I woke up at 5 am and listened to them for a bit today. The sun had yet to fill my room, it shone like a small candle at the end of a long hallway; distant and dim but pure and lingering. It is in this darkness and the silence where the woodpeckers hammering sounds its loudest, a sweet reminder of the outside world I haven’t been able to experience in a while.


Now it is 10:40 am and my room is filled with the sounds of cars and trucks and it calms me in a new way. I am grateful to have them, good to know, for sure, that the neighborhood is still breathing. Each bump of a tire is a beat of a heart. Between the cars loudly passing, the birds chirp proudly. Their noises are welcome, sweet, fill my ears, and my heart with beauty.

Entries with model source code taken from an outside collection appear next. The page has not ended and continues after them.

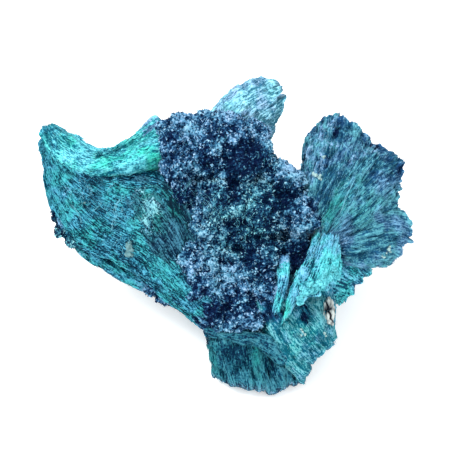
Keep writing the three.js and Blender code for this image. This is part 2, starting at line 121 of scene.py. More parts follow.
def sheaf_mesh(name, stations, seed, root=1.0, ledge=0.3, ragged=1.4, grit=0.2, flute=0.3, bundle=9.0,
               contrast=0.6, velvet_root=1.0, washes=(), greens=(), steps=((0, 0), (1, 0))):
    """The skin of a sheaf. Its fibres grow away from the share root of its length. Each station is
    its thickness and the places across its middle, and steps lengthen its free end."""
    PITCH, STEP = 0.14, 0.5
    END_ROWS = np.array([0, 0.08, 0.2, 0.36, 0.56, 0.8, 1.1, 1.45])
    ROUNDING = 1.1
    BROKEN_WIDTHS = (2.4, 1.0, 0.4)
    END_SHARE = 0.3
    DUST_REACH = 3.5
    WASH_DEPTH = 0.8
    LOWEST, HIGHEST = -1.3, 1.1
    rng = np.random.default_rng(seed)
    control = [on_face(across) for _, *across in stations]
    width = max(np.linalg.norm(np.diff(c, axis=0), axis=1).sum() for c in control)
    columns = 2 * int(width / PITCH / 2)
    t = np.linspace(0, 1, columns + 1)
    across = np.stack([spline(c, t) for c in control])
    length = np.linalg.norm(np.diff(across, axis=0), axis=2).sum(axis=0).max()
    inset = (END_ROWS[-1] + STEP / 2) / length
    body_rows = np.linspace(inset, 1 - inset, int(length * (1 - 2 * inset) / STEP) + 2)
    s = np.concatenate([END_ROWS / length, body_rows, 1 - END_ROWS[::-1] / length])
    rows = len(s) - 1
    s = s[:, None] * np.ones(columns + 1)
    x = np.broadcast_to(t * width, s.shape)
    y = s * length

    # The ends break off bundle by bundle, and each bundle's end is rounded.
    line = t * width
    broken, bundles = [], []
    for _ in range(2):
        (coarse, bow), (medium, _), (fine, _) = [knuckles(line, wide, rng) for wide in BROKEN_WIDTHS]
        broken.append((0.8 * coarse + 0.4 * medium + 0.1 * fine) * ragged / length)
        bundles.append(bow - 0.7)
    broken[int(root < 0.4)] += np.interp(t, *np.transpose(steps)) / length
    near = np.clip(1 - s / END_SHARE, 0, 1)
    far = np.clip((s - (1 - END_SHARE)) / END_SHARE, 0, 1)
    place = s - near * broken[0] + far * broken[1]
    middle = spline(across, place)
    inside = np.clip(place, 0.01, 0.99)
    ahead = spline(across, inside + 0.01) - spline(across, inside - 0.01)
    along = ahead / np.linalg.norm(ahead, axis=2, keepdims=True)
    middle += along * (np.clip(place - 1, 0, None) + np.clip(place, None, 0))[..., None] * length
    sideways = np.gradient(middle, axis=1)
    sideways /= np.linalg.norm(sideways, axis=2, keepdims=True)
    uneven = 0.45 * wander(x / 3, y / 2.4, rng) + 0.25 * wander(x / 1.5, y / 0.9, rng)
    middle += sideways * (uneven * (2 * t - 1) ** 6)[..., None]
    normal = np.cross(sideways, along)
    normal /= np.linalg.norm(normal, axis=2, keepdims=True)
    if (normal @ FACE_OUT).mean() < 0:
        normal = -normal

    # A wash is a place that is dark and hollow, or light and raised, patchily, or dusted with crystal tips,
    # and a green is one with a greener growth. Some washes are the sheaves' own darker or paler patches;
    # others paint the shade in grooves and under overhangs, or a highlight along a crest.
    height = (middle - [0, 0, FACE_HEIGHT]) @ FACE_UP
    uneven_rng = np.random.default_rng([seed, 1])
    patchy = 1 + 0.9 * wander(x / 0.5, y / 1.2, uneven_rng) + 0.7 * wander(x / 1.6, y / 3.5, uneven_rng)
    from_root = np.abs(place - root) * length

    def nearness(right, up, size):
        return patchy * np.exp(-((middle[..., 0] - right) ** 2 + (height - up) ** 2) / size ** 2)

    wash, green = np.zeros_like(x), np.zeros_like(x)
    dust = velvet_root * np.clip(1 - from_root / DUST_REACH, 0, 1)
    for *place_and_size, shade, grains in washes:
        wash = wash + shade * nearness(*place_and_size)
        dust = dust + grains * nearness(*place_and_size)
    for *place_and_size, amount in greens:
        green = green + amount * nearness(*place_and_size)

    # Flutes part the sheaf, and within them the bundles lie like shingles, each one rising along
    # its length and breaking off short of the next. Fine fibres and a grit of broken ones cover all.
    sway = 0.6 * wander(x / 4, y / 9, rng)
    reach = from_root / from_root.max()

    def shingles(wide, long):
        column = x / wide + sway + 0.35 * wander(x / wide, y / 3, rng)
        column = (column - column.min()).astype(int)
        row = from_root / long + rng.uniform(0, 4, column.max() + 1)[column]
        step = row.astype(int)
        return rng.uniform(0, 1, (column.max() + 1, step.max() + 1))[column, step] + 0.7 * (row - step) - 0.8

    ends = [np.clip(1 - gone * length / 5, 0, 1) for gone in (place - place[0], place[-1] - place)]
    parted = sum(end * bow for end, bow in zip(ends, bundles))
    reliefs = []
    for _ in range(2):
        fold = 2 * np.abs(wander(x / 2.3 + sway, y / 14, rng)) ** 0.6 - 1
        ridge = wander(x / 4 + sway, y / 20, rng)
        fibre = wander(x / 0.28 + 2 * sway, y / 7, rng)
        rough = wander(x / 0.5, y / 0.8, rng) + 0.8 * wander(x / 1.4, y / 1.8, rng)
        relief = flute * (fold + ridge) + ledge * shingles(1.7, bundle)
        relief = relief + 0.6 * ledge * shingles(0.6, 0.6 * bundle)
        relief = relief + 0.6 * parted + 0.11 * fibre + grit * rough * (0.5 + reach) + WASH_DEPTH * wash
        reliefs.append(np.clip(relief, LOWEST, HIGHEST))
    share = 2 * t - 1
    gap = np.minimum(place - place[0], place[-1] - place) * length / ROUNDING
    closing = np.sqrt(1 - (1 - np.clip(gap, 0, 1)) ** 2)
    body = np.sqrt(np.clip(1 - share ** 4, 0, 1)) * closing
    thick = np.interp(place, np.linspace(0, 1, len(stations)), [row[0] for row in stations]) / 2
    inner = np.clip((1 - np.abs(share)) * 8, 0, 1) * closing
    front = middle + normal * (thick * body + inner * reliefs[0])[..., None]
    back = middle - normal * (thick * body + inner * reliefs[1])[..., None]

    # One ring per row: across the front and home along the back, where every other column is enough.
    def around(front_values, back_values):
        return np.concatenate([front_values, back_values[:, -3:1:-2]], axis=1)

    ring = around(front, back)
    wide = ring.shape[1]
    points = ring.reshape(-1, 3)
    points[:, 2] = np.maximum(points[:, 2], 0)
    a = (np.arange(rows)[:, None] * wide + np.arange(wide)).ravel()
    b = (np.arange(rows)[:, None] * wide + (np.arange(wide) + 1) % wide).ravel()
    quads = np.stack([a, b, b + wide, a + wide], axis=1).tolist()
    behind = [0, *range(wide - 1, columns, -1), columns]
    cap = [[*range(2 * k, 2 * k + 3), *[back for back in (behind[k + 1], behind[k]) if columns < back]]
           for k in range(columns // 2)]
    caps = [side[::-1] for side in cap] + [[k + rows * wide for k in side] for side in cap]
    mesh = bpy.data.meshes.new(name)
    mesh.from_pydata((points * MM).tolist(), [], quads + caps)
    if mesh_volume(mesh) < 0:
        mesh.flip_normals()
    mesh.shade_smooth()

    # What the skin and its colours follow: which way the fibres grow, where along and across
    # them a point lies, how light and how dusty it is, how many crystals stand on it, how green
    # it is, and how many splinters lie on it.
    sign = np.where(place < root, -1.0, 1.0)[..., None]
    grain = np.stack([x, y, np.full_like(x, seed)], axis=2)
    end = np.clip(1.2 - 2 * gap, 0, 1)
    # The tone falls in the grooves and hollows and rises on the crests with the relief: painted shade and
    # painted highlight, on top of the washes.
    tones = [np.clip(0.55 + contrast * relief + 0.4 * wash - 0.3 * end, 0, 1) for relief in reliefs]
    dust = np.clip(1.6 * dust + 0.7 * wander(x / 2.2, y / 2.6, rng) * np.clip(6 * dust, 0, 1), 0, 1)
    dust = np.maximum(dust, 0.35 * end)
    keep(mesh, "growth", around(along * sign, along * sign))
    keep(mesh, "grain", around(grain, grain + [0, 0, 7]))
    keep(mesh, "tone", around(*tones))
    keep(mesh, "dust", around(dust, dust))
    keep(mesh, "crop", around(dust, dust))
    keep(mesh, "moss", np.clip(around(green, green), 0, 1))
    keep(mesh, "lay", np.clip(around(gap, gap) - 1, 0, 1))
    return mesh


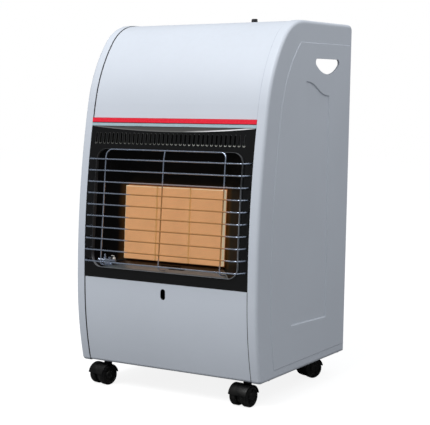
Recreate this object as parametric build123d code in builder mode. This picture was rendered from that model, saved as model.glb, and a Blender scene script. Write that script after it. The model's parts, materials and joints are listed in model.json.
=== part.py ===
from build123d import *
from math import asin, atan2, cos, degrees, hypot, radians, sin, sqrt, tan
import os

os.makedirs("parts", exist_ok=True)

# A portable gas cabinet heater on four castors. Millimetres, +Z up, front face towards -Y.
# The origin is on the floor, under the middle of the whole heater.

# ---------------------------------------------------------------- driving dimensions
cabinet_width = 420.0
cabinet_depth = 366.0
cabinet_height = 676.0
stand_off = 48.0            # floor to the underside of the cabinet
guard_stand_off = 17.0      # how far the wire guard reaches ahead of the cabinet's front
cover_bulge = 24.0          # how far the rear cover bulges behind the cabinet

# the cabinet's side outline: four arcs tangent to each other, then a flat top
bulge_height = 145.0        # height of the foremost point above the cabinet's underside
foot_radius = 650.0
front_radius = 1750.0
shoulder_radius = 285.0
front_bend = 12.27          # degrees the front leans back where the shoulder starts
shoulder_bend = 40.0        # degrees it leans back where the crown starts
rear_corner_radius = 12.0
rear_flare = 26.0           # how much deeper the cabinet is at its top than at its foot
foot_corner = 8.0           # rounding where the front meets the underside

# sheet metal
side_sheet = 1.2
panel_sheet = 1.0
shield_sheet = 0.8
base_sheet = 1.5
edge_radius = 7.0           # rounding between a side panel and its flanges
flange_width = 20.0
lap = 8.0                   # how far the front panels reach under the flanges
sheet_gap = 0.2             # between sheets that lap
fit_gap = 0.3               # between neighbouring pieces that don't touch

# pressed shapes of the side panels
field_raise = 1.2
field_margin = 50.0
field_top_drop = 42.0
field_rear_margin = 10.0
field_foot = 18.0
recess_depth = 2.4
recess_foot = 92.0
recess_front_foot = 130.0
recess_front_top = 186.0
recess_rear = 277.0         # the recess's rear edge at its foot
recess_top = 560.0
recess_rear_top = 532.0
recess_rear_drop = 6.0      # how much lower the recess's foot is at the rear
press_taper = 40.0
handle_width = 102.0
handle_height = 30.0
handle_middle = 276.0       # behind the cabinet's front
handle_top = 604.0          # above the cabinet's underside
handle_corner_run = 6.0       # where the hole's flat top turns into its corners
handle_corner_drop = 5.0
handle_shoulder_inset = 1.5
handle_shoulder_drop = 12.0
handle_rim_depth = 4.0
handle_rim_wall = 2.4

# heights of the front's zones above the cabinet's underside
lower_panel_top = 174.0
fascia_top = 473.0
pale_strip_height = 6.0
red_strip_height = 10.0
strip_proud = 0.8
panel_fold = 12.0
top_panel_drop = 30.0

keyhole_width = 11.0
keyhole_height = 21.0
keyhole_middle = 153.0

# fascia openings
mouth_width = 336.0
mouth_low = 195.0
mouth_high = 428.0
mouth_corner = 22.0
slot_count = 35
slot_pitch = 10.0
slot_aside = 5.0            # how far the row's middle lies to the left
slot_width = 4.0
slot_length = 21.0
slot_middle = 449.0
brow_sag = 9.0
brow_proud = 1.0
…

If you can, take a moment, close your eyes, and just listen.





What do you hear?

Comments

  1. So what we hear, what it does to us emotionally, is not simply culturally determined - it's situational, too. And you, we can re-learn to hear differently. Like now I'm going to associate these songs on your skating playlist (which I'm still listening now) with you, when before, they weren't even on my radar. Loved your point about hearing the birds in the city now.